Optimizing Link Assignment to Enhance Service in Probabilistic Network

We consider service enhancement in a wireless environment in which clients try to obtain service from a set of servers. Each client desires a minimum overall service success probability, which is achieved by establishing multiple independent connections with multiple servers. Given the service success probability of each potential client-server connection, our problem is to assign the connections such that the number of satisfied clients (whose overall service success probability is met) is maximized subject to server capacity constraints. In this paper, we make minor adaptations to the well-known notion of probabilistic network from the machine learning community and use it as our communication model. We then formally define the above optimization problem as the link assignment for successful service problem (LASS).
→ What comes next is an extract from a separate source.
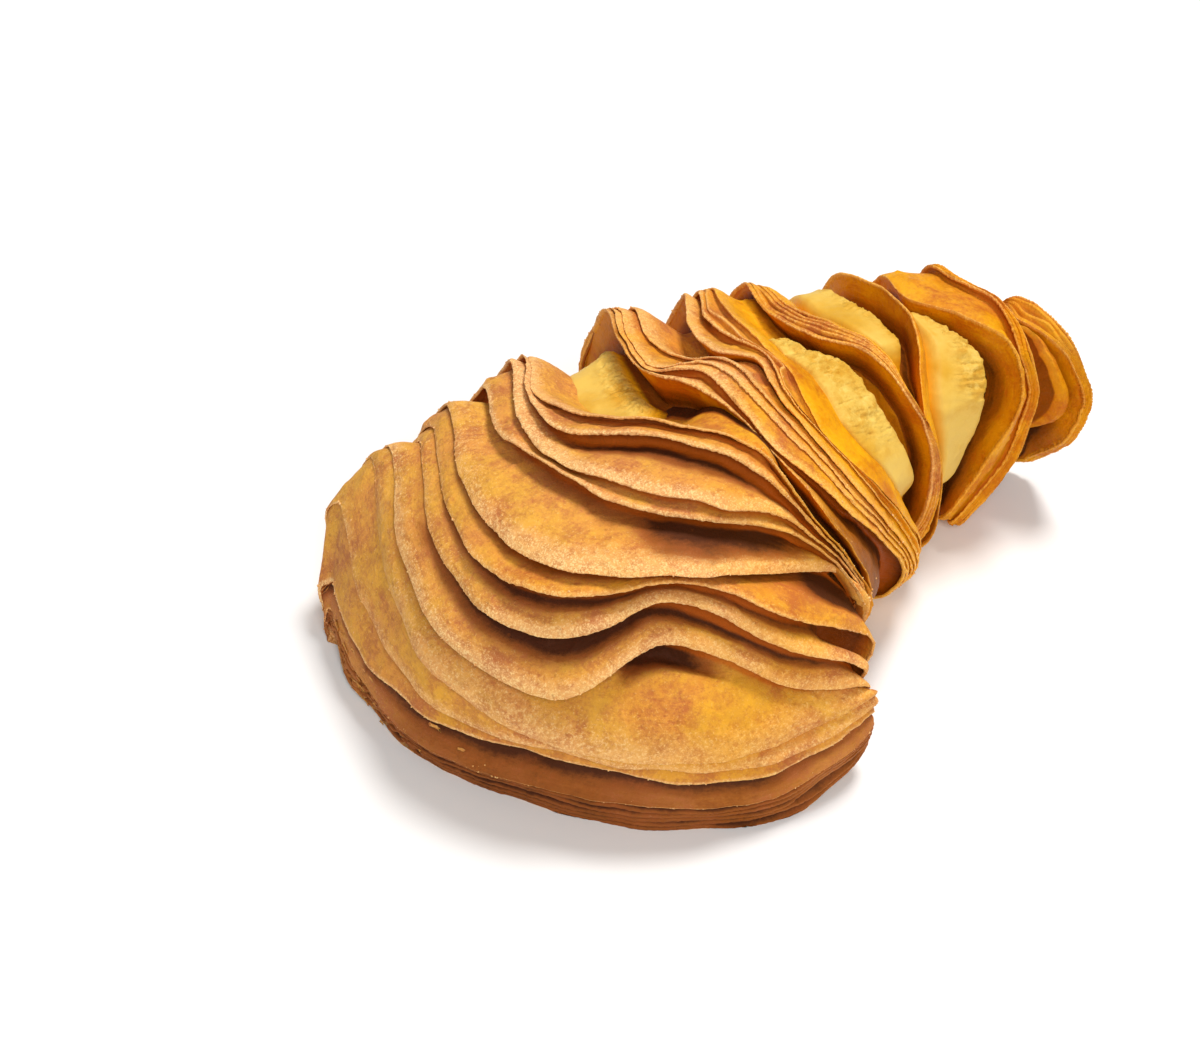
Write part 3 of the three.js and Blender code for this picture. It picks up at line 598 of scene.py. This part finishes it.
def blistered(i, share, bubbles, step_along):
    """How far the bubbles lift leaf i at a share of its width"""
    lift = np.zeros_like(TURNS)
    for place, at, radius, height in bubbles:
        far = np.hypot((ROUND - place) * step_along, (share - at) * spacing(i))
        lift += height * np.exp(-(far / radius) ** 2)
    return lift


def leaf_shade(i, share):
    """How dark leaf i is painted, as shade with some browning towards its root and in its valley, and
    how much painted glow it has, at a share of its width
    """
    rim = RIMS[i]
    depth = cleft_depth(i)
    from_root = (1 - share) * spacing(i)
    if rim["bed"]:
        sunk = smooth(share, *(bound * rim["bed"] for bound in BED_DARK))
        sunk = sunk + VALLEY_END_DARK * smooth(share, *VALLEY_END)
        glow = 0.0
    else:
        sunk = 1 - smooth(from_root / np.clip(SHADE_OF_WIDTH * spacing(i), *SHADE_WIDTHS))
        glow = (1 - smooth(from_root / GLOW_WIDTH)) * smooth(depth, *GLOW_DEPTHS)
    deep = round_horn(rim["base"]) + round_horn(rim["bake"]) * sunk * smooth(depth / OPEN_DEPTH)
    return deep + forms(i, share, "dark"), glow


def add_leaf(rows, i, gold):
    """The outside of leaf i up to the next rim, and the floor of the cleft that runs in under it"""
    rim = RIMS[i]
    width = spacing(i)
    bubbles = blisters(i)
    step_along = np.linalg.norm(np.gradient(LOOPS[i], PLACE, axis=0), axis=1)
    for share in leaf_shares(i):
        lift = blistered(i, share, bubbles, step_along)
        points = on_envelope(i, share, leaf_sag(i, share) - lift)
        pale = round_horn(rim["pale"]) * (1 - smooth(share * width / rim["band"]))
        deep, glow = leaf_shade(i, share)
        rows.add(points, i, wide=share * width, pale=pale, deep=deep, gold=gold, glow=glow)
    # The floor of the cleft under the next leaf is painted dark as shade, with a painted glow
    depth, bake, end = cleft_depth(i), round_horn(rim["bake"]), pocket(i, 1.0)
    opened = smooth(depth, *CLEFT_OPENS)
    if not rim["bed"]:
        halfway = (points + end) / 2 + INNER[i + 1] * (ROOT_BOW * depth)[:, None]
        rows.add(halfway, i, wide=width + 1, deep=np.maximum(bake, 0.6 * opened), gold=gold, glow=0.8)
    rows.add(end, i, wide=width + 2, deep=np.maximum(bake, 0.9 * opened), gold=gold, glow=0.5)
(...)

While LASS can be reduced to the maximum matching problem in the deterministic case (where the success probabilities of each edge is 1), we show that in the probabilistic case it is NP-hard (and MaxSNP-hard). An equivalent integer programming formulation for LASS is obtained so that for small input size, the problem may be efficiently solved by the standard IP solver in practice. To tackle large input size, various heuristics are designed. Furthermore, in the special case where the underlying network graph is a tree (which is common in many real-life settings), we show that LASS can be solved in linear time based on a simple greedy algorithm. Experimental evaluations are performed and the results demonstrate the practicality of the algorithms and the heuristics.